Koorpartij-oefening

Koorpartij-Oefening
Koorpartij-oefening
Koorpartij-oefening
Koorpartij-oefening.nl
Ga naar de inhoud
J. S. Bach: Gott fähret auf mit Jauchzen (BWV 43) (Herreweghe)
Collegium Vocale Ghent Philippe Herreweghe
Barbara Schlick, soprano
Catherine Patriasz, alto
Christoph Prégardien, tenor
Peter Kooy, bass
Toelichting:
Cantate 43 ontstond voor Hemelvaart in het jaar 1726 (30 mei). Dat is het jaar waarin Bach als componist grote pauzes nam, nadat hij in zijn eerste Leipziger jaren vrijwel wekelijks een nieuwe cantate had geschreven. Gedurende 1726 voert Bach o.m. achttien cantates uit van zijn zeer verre achterneef Johann Ludwig Bach (1677-1731); hun overgrootvaders waren broers. Ludwig was cantor, kapelmeester en componist aan het hof te Sachsen-Meiningen, de 'Meininger Bach'. Hij is de componist van het thans niet meer aan Sebastian toegeschreven BWV 15. De achttien cantates die Ludwig omstreeks 1710 componeerde en die Sebastian in 1726 uitvoerde (en bewaarde, waardoor deze als enige resteren van Ludwigs ongetwijfeld omvangrijk cantateoeuvre) zijn gebaseerd op een in 1704 gepubliceerde jaargang cantateteksten, vermoedelijk van de hand van zijn principaal, hertog Ernst-Ludwig von Sachsen-Meiningen.
Wanneer Bach voor Hemelvaart 1726 weer voor het eerst sinds drie maanden een nieuwe cantate componeert, kiest hij een tekst uit deze dan ruim twintig jaar oude bundel. Al deze teksten bestaan uit twee delen, elk beginnend met een bijbeltekst, resp. uit het Oude en het Nieuwe Testament. De voor Hemelvaart bestemde tekst verschilt in zoverre van de meeste andere, dat het nieuwtestamentische bijbelcitaat niet het begin van de tweede helft markeert maar nog als (4) in Deel I staat en wordt gevolgd door maar liefst zes teksten die eruit zien als coupletten van een ons verder niet bekend lied, wellicht oorspronkelijk door dezelfde auteur als zelfstandige liedtekst geschreven; de coupletten hebben de uit de koralen bekende Bar-vorm: tweemaal twee regels Aufgesang, gevolgd door een Abgesang van drie regels (AAB). Dat zijn dus zes metrisch identieke, zevenregelige en rijmende teksten: niet ideaal voor een gevarieerde cantate. Wel zorgen ze, met het daaraan toegevoegd slotkoraal, voor een bij het Hemelvaartsfeest passende lengte van elf delen, verdeeld over vijf vóór en zes na de preek. Bach bestemt een recitatief/aria-paar voor elk van zijn vier concertisten, met een extra, afsluitend recitatief (10) voor de sopraan.
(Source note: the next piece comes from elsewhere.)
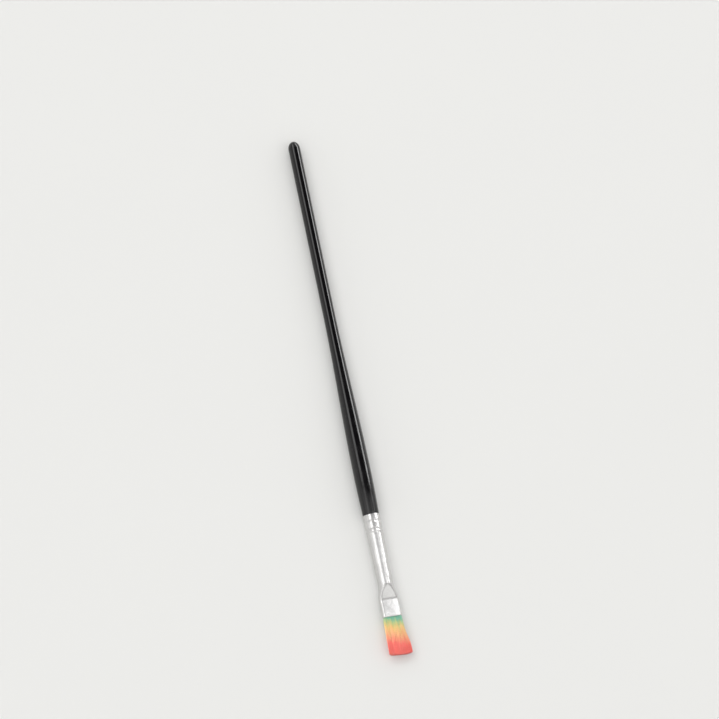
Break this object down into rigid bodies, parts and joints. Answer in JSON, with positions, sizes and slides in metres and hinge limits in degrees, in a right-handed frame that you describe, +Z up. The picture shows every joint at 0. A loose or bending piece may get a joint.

De Meininger bundel van 1704 is één van de vroegste voorbeelden van ‘moderne' cantatelibretti, die niet alleen bijbel- en koraalcitaten bevatten, maar ook vrij gedichte teksten voor recitatieven en aria's: uit de Italiaanse opera overgewaaide vormen die toen pas kort in kerkcantates toelaatbaar werden geacht. Maar de vermoedelijke auteur, hertog Ernst-Ludwig, biedt nog geen teksten die geschikt zijn voor da-capoaria's, met een hoofdgedachte die na een middendeel herhaald kan worden. BWV 43 bevat dan ook geen enkele da-capoaria, en het is daarom interessant te zien hoe Bach, behalve door de bezetting, eenheid en verscheidenheid in de vier aria's aanbrengt. Alle aria's bestaan uit drie door een instrumentaal ritornel gescheiden en omlijste vocale passages, maar verdelen de tekst verschillend: (3) laat de integrale tekst driemaal klinken (X-X-X), (5) herhaalt alleen de eerste paar regels (X-X-Y), (7) herhaalt de laatste regels (X-Y-Y) en (9) deelt de tekst in drieën (X-Y-Z).
De recitatieven bespreken achtereenvolgens de situatie tussen opstanding en Hemelvaart (2), de Hemelvaart (4), Christus als held en overwinnaar van Satan (6), zijn kroning en zetel naast God (8) en Christus als toevluchtsoord voor behoeftigen (10). Terwijl in het eerste deel van de cantate een objectiverend verslaggeversperspectief overheerst, kiest Deel II een subjectiever benadering. Door het ontbreken van da-capoaria's zijn de elf delen tamelijk compact en duurt BWV 43 nauwelijks langer dan een 'normale' zesdelige cantate.